GPU allocated memory problem

Hi, a question confused me for a long time. When I use batch gradient descend in pytorch, the allocated memory of gpu accumulates with the number of training within on batch. I failed to find where the mistake is, someone can help? Thank you very much.

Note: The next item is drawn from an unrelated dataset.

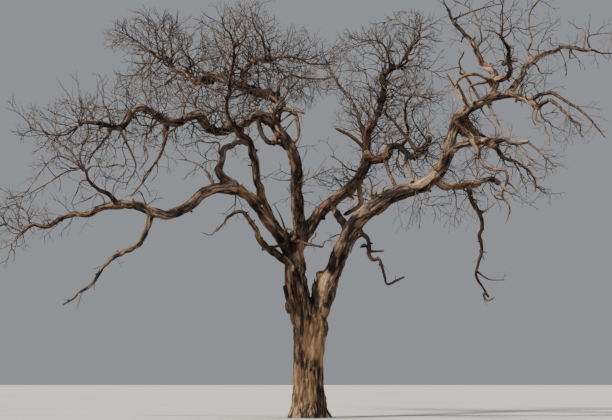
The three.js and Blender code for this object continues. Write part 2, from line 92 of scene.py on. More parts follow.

Some information below is the output of my code.

No.0*
allocated memory of GPU is:9.38Mb
cached memory of GPU is:30.00Mb
No.1*
allocated memory of GPU is:582.33Mb
cached memory of GPU is:602.00Mb
No.2*
allocated memory of GPU is:1157.52Mb
cached memory of GPU is:1174.00Mb
No.3*
allocated memory of GPU is:1730.43Mb
cached memory of GPU is:1748.00Mb
No.4*
allocated memory of GPU is:2304.48Mb
cached memory of GPU is:2320.00Mb
No.5*
allocated memory of GPU is:2878.59Mb
cached memory of GPU is:2890.00Mb
No.6*
allocated memory of GPU is:3455.23Mb
cached memory of GPU is:3482.00Mb
No.7*
allocated memory of GPU is:4029.53Mb
cached memory of GPU is:4054.00Mb
No.8*
allocated memory of GPU is:4604.16Mb
cached memory of GPU is:4628.00Mb
No.9*
allocated memory of GPU is:5179.34Mb
cached memory of GPU is:5200.00Mb
No.10*
allocated memory of GPU is:5754.85Mb
cached memory of GPU is:5774.00Mb

This increase in memory usage is often due to (accidentally) storing some tensors, which are attached to the computation graph, and thus the complete graph with it.
Could you check, if you are adding the model output, loss, or any other tensor with a valid .grad_fn to a list or any other container in each training step?
If so, use tensor.detach() or tensor.item() instead when appending it to the container.

Yes, sir. Your answer give me great inspiration. A model output in my code was assigned to requires_grad = True, which resulted in accumulation of GPU allocated memory with training step. Thanks for your kindness for answering.